I'm very glad Luis doesn't want to forget us. Because Luis is a thinker and a fighter, an 18-year-old Angeleno who wants to change the world. He's already done one courageous thing in his young life -- it was last year, about the same time Californians were going to vote on a controversial ballot measure.

We need Luis and all the other college-bound members of the class of 2009 to come back to Los Angeles one day. We need their brain power to sort out the messes we older generations are leaving them.

Luis is one of those young people who was gifted to us by El Salvador, a little Central American republic that has lost too many of its brightest and most ambitious people to the United States.

His mother, a legal U.S. resident, had spent much of her life traveling back and forth between the two countries. When she brought Luis to the United States, at age 11, he was already a precocious reader. He had just read "The Lord of the Rings" in Spanish.

He spoke no English, however. But he learned quickly, and in the sixth grade his English reading abilities took off.
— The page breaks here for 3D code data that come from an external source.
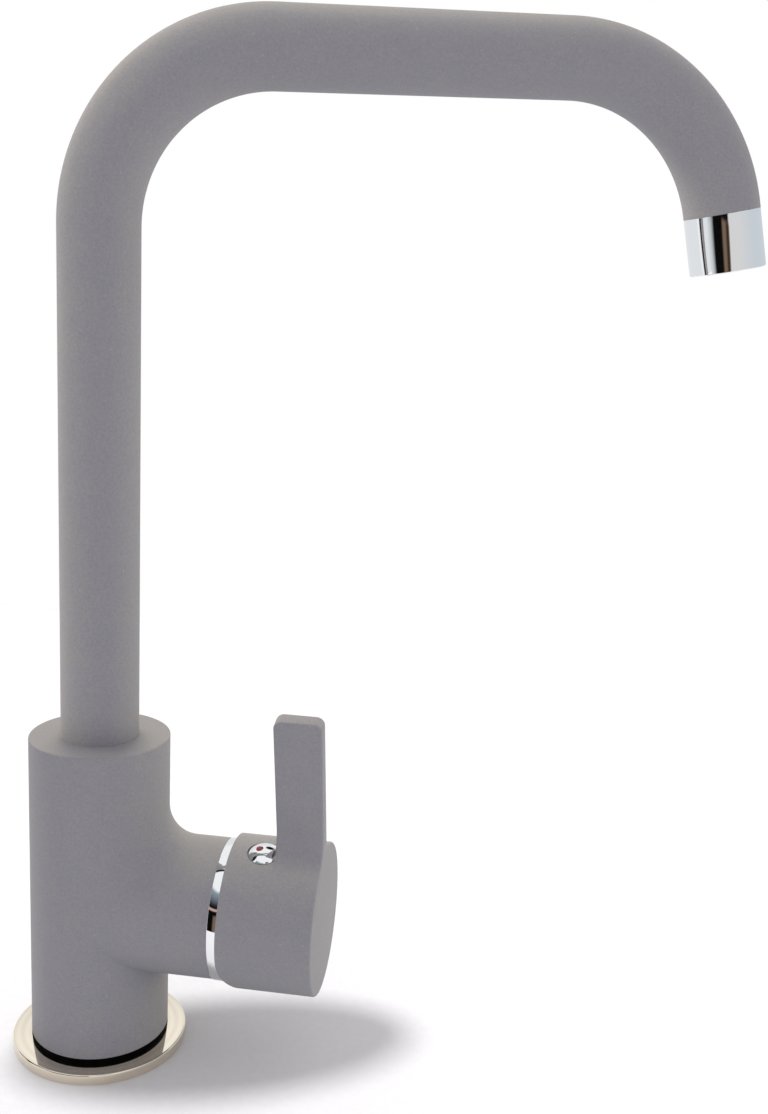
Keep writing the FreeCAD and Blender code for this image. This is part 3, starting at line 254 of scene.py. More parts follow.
screen_plastic, *_ = clouded_finish(
    "milky_polypropylene", 0.35, "#c9cbc8", 0.65, "#dcdddb",
    {"Roughness": 0.38, "Subsurface Weight": 0.15, "Subsurface Scale": 0.001},
    cloud_size=2.5, detail=3.0)

ceramic, tree, shader, place, pores = clouded_finish(
    "lapped_alumina", 0.28, "#d9d5c8", 0.45, "#f0ede4", {}, cloud_size=0.4, detail=2.0)
lapped = add_node(tree, "ShaderNodeMapRange", {"To Min": 0.1, "To Max": 0.28},
                  {"Value": pores.outputs["Fac"]})
tree.links.new(lapped.outputs["Result"], shader.inputs["Roughness"])

rubber, tree, shader, place, bloom = clouded_finish(
    "black_epdm_rubber", 0.45, "#010101", 0.75, "#080807",
    {"Roughness": 0.7, "Specular IOR Level": 0.03}, cloud_size=3.0, detail=5.0)
bump = add_node(tree, "ShaderNodeBump", {"Strength": 0.3, "Distance": 0.00004},
                {"Height": bloom.outputs["Fac"]})
tree.links.new(bump.outputs["Normal"], shader.inputs["Normal"])

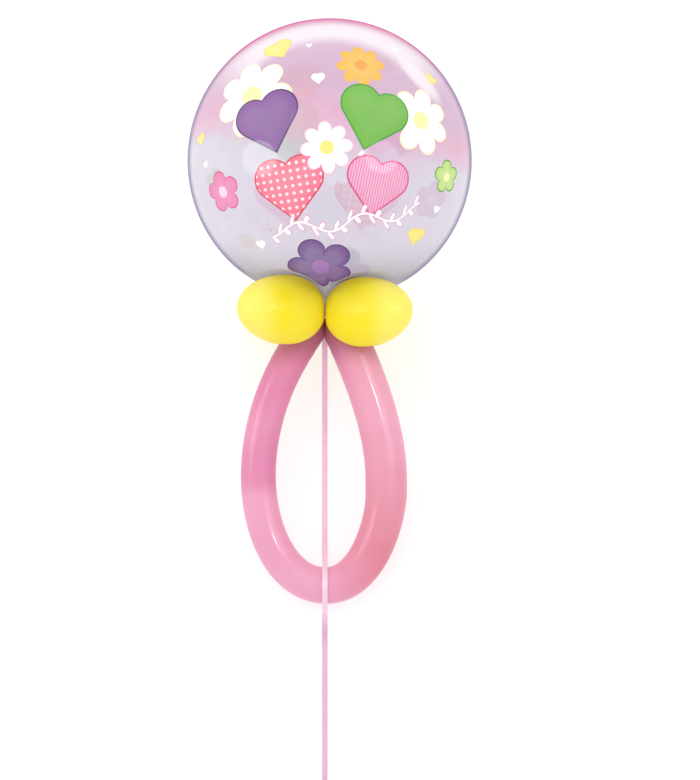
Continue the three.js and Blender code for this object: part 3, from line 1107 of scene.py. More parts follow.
def ring_faces(rings: int, sides: int, first_pole: int, last_pole: int) -> list[tuple[int, ...]]:
    """Faces of a tube of rings, closed at both ends on a pole.

    Args:
        rings: How many rings.
        sides: Vertices in each ring.
        first_pole: The index of the vertex that closes the first ring.
        last_pole: The index of the vertex that closes the last ring.

    Returns:
        The faces.
    """
    faces: list[tuple[int, ...]] = []
    for i in range(rings - 1):
        for j in range(sides):
            a, b = i * sides + j, i * sides + (j + 1) % sides
            faces.append((a, a + sides, b + sides, b))
    last = (rings - 1) * sides
    for j in range(sides):
        faces.append((first_pole, j, (j + 1) % sides))
        faces.append((last_pole, last + (j + 1) % sides, last + j))
    return faces


def turned_rings(profile: list[Pair], sides: int, poles: Pair) -> np.ndarray:
    """The vertices of an outline turned about the y axis, ring by ring and then its two poles.

    Args:
        profile: The outline, as radius and height.
        sides: Vertices in each ring.
        poles: The heights of the vertices that close the first and the last ring.

    Returns:
        The vertices.
    """
    around = np.linspace(0, 2 * math.pi, sides, endpoint=False)
    rows = [np.c_[r * np.cos(around), np.full(sides, h), r * np.sin(around)] for r, h in profile]
    rows.append(np.array([[0, poles[0], 0], [0, poles[1], 0]]))
    return np.vstack(rows)


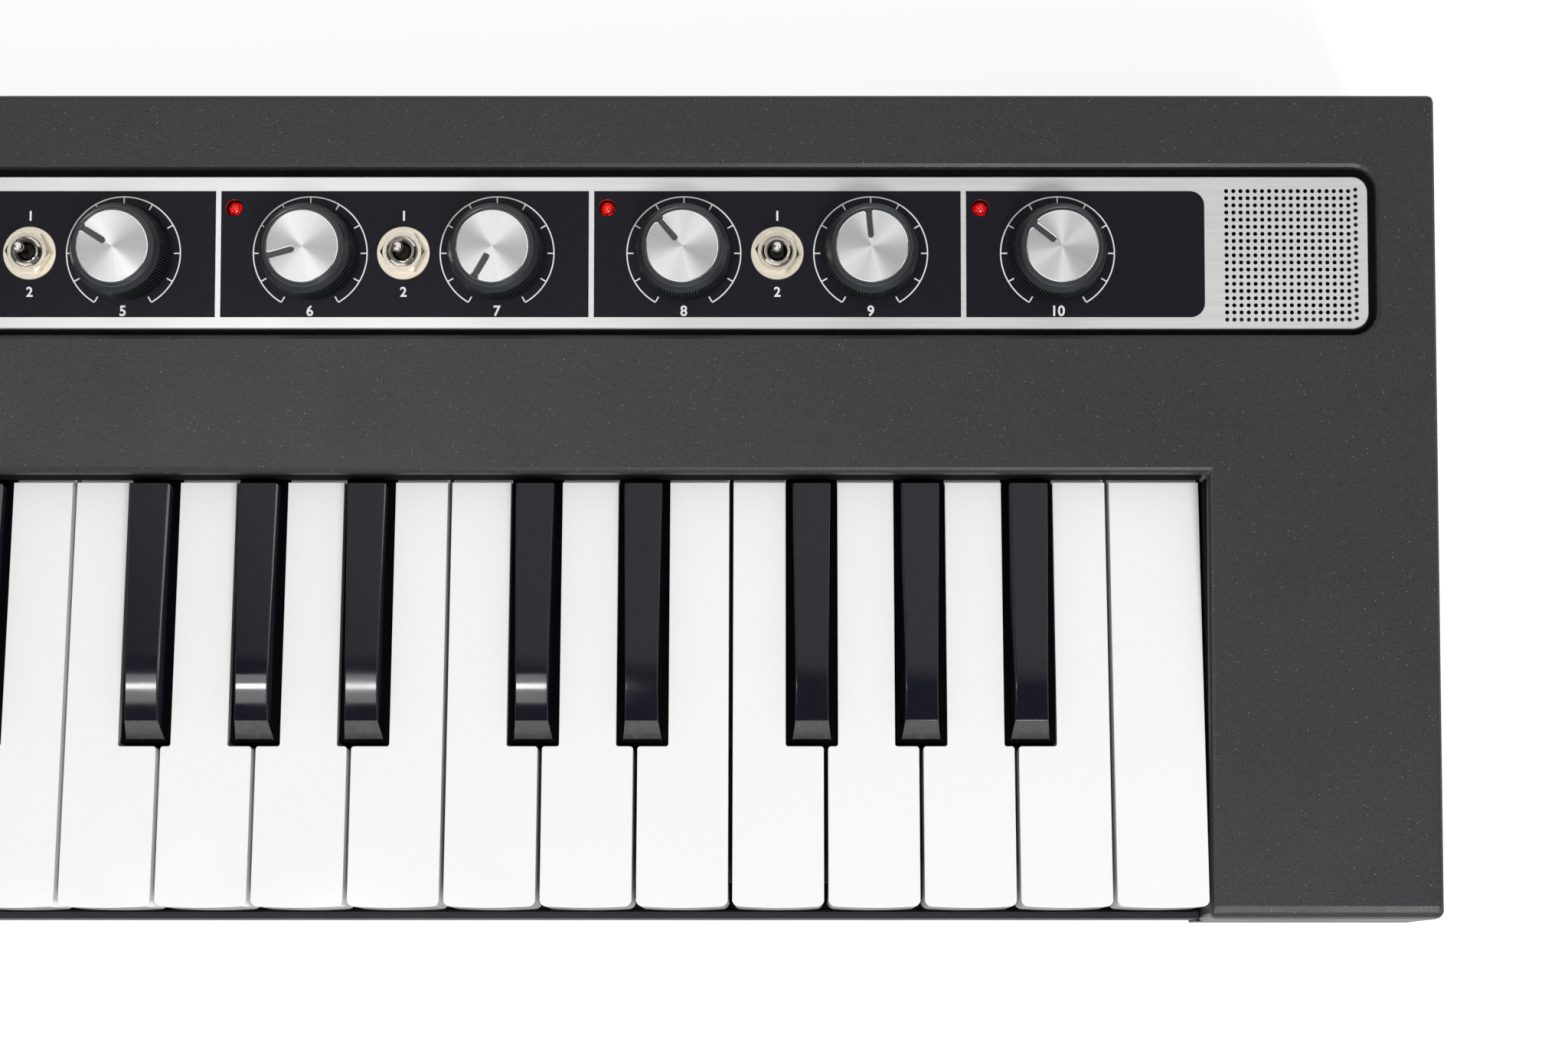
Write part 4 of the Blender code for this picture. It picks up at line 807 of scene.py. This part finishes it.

In the span of a few months he went from reading "Clifford the Big Red Dog" picture books to Harry Potter.

"One day I woke up and I realized, 'I know how to speak English,' " he told me.

Luis, who became a U.S. citizen last summer, also had the good fortune to be one of the first students in the Los Angeles Leadership Academy. The academy is a charter school that opened in 2002 in the Koreatown neighborhood where his family lived at the time.